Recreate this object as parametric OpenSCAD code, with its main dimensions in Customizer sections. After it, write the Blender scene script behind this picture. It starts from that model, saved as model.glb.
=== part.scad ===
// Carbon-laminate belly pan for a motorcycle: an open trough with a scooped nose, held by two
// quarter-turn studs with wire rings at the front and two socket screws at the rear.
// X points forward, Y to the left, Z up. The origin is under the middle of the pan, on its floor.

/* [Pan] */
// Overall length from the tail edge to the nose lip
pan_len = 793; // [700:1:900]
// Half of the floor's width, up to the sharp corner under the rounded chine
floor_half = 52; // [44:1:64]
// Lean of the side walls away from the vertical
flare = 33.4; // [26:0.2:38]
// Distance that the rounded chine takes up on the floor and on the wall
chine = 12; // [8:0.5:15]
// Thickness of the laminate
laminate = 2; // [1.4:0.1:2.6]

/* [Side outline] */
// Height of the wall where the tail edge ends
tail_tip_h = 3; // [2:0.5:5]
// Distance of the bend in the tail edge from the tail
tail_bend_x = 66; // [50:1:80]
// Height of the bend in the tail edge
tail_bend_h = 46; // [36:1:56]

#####

▶ _WHAT IS NEEDED_:
Extract the full listing above without altering anything.

▶ _REPLY TO THE EXERCISE_:
Recreate this object as parametric OpenSCAD code, with its main dimensions in Customizer sections. After it, write the Blender scene script behind this picture. It starts from that model, saved as model.glb.
=== part.scad ===
// Carbon-laminate belly pan for a motorcycle: an open trough with a scooped nose, held by two
// quarter-turn studs with wire rings at the front and two socket screws at the rear.
// X points forward, Y to the left, Z up. The origin is under the middle of the pan, on its floor.

/* [Pan] */
// Overall length from the tail edge to the nose lip
pan_len = 793; // [700:1:900]
// Half of the floor's width, up to the sharp corner under the rounded chine
floor_half = 52; // [44:1:64]
// Lean of the side walls away from the vertical
flare = 33.4; // [26:0.2:38]
// Distance that the rounded chine takes up on the floor and on the wall
chine = 12; // [8:0.5:15]
// Thickness of the laminate
laminate = 2; // [1.4:0.1:2.6]

/* [Side outline] */
// Height of the wall where the tail edge ends
tail_tip_h = 3; // [2:0.5:5]
// Distance of the bend in the tail edge from the tail
tail_bend_x = 66; // [50:1:80]
// Height of the bend in the tail edge
tail_bend_h = 46; // [36:1:56]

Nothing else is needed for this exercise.